The turn of phrase ‘or try any experiment instrumental to the same’ is a delightful bit of casuistry; and the letter can, and perhaps should, be read tongue-in-cheek. But even so, the overall picture is of a closed and close society. One in which, like Hamlet’s Polonius, men hid behind the arras to hear secrets; where you were expected to marry within the community. One in which the Lord of the Manor had remarkable power, right up until the end of the eighteenth century. But one, also, of considerable autonomy.

And it is that independence which allowed the Quaker movement to begin and flourish here.

They came from a mercantile community of an independent bent, which to me was a familiar proposition. I have always been drawn to the revisionist view that the fishermen of Galilee from whom Jesus drew his initial support were not the ‘simple folk’ of popular imagining. They were relatively wealthy and sufficiently remote from Jerusalem to have both the resources and freedom to develop a new way of thinking – which Christianity clearly represented.

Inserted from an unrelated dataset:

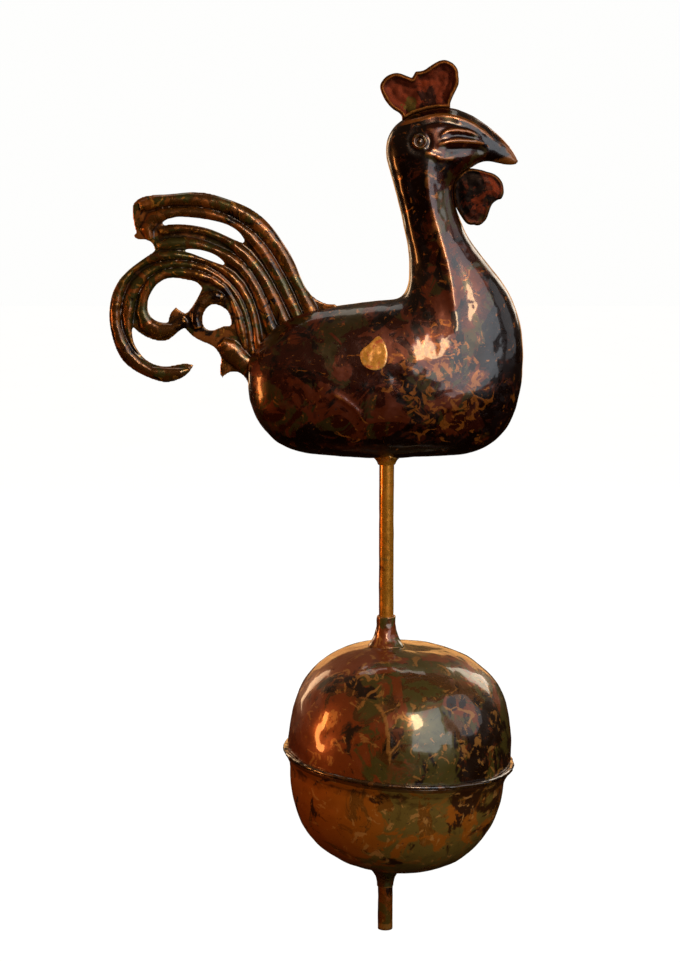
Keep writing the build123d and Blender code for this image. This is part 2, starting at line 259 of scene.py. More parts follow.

The Quaker movement began in Sedbergh and this part of Westmorland for a reason. So remote that, unlike Yorkshire, it was not even included in the Domesday Book, but with the independence that the wool trade later provided, this was receptive ground for a new and unconventional approach to religion.

I have always been intrigued by the Quakers – the lack of an authority figure like the priest, the communal way of taking services, the pacifism – without knowing much about them. And a little to the south of us, on the road between Ravenstonedale and Sedbergh, Jason told me there was a Quaker stronghold, the last surviving temperance inn in the country.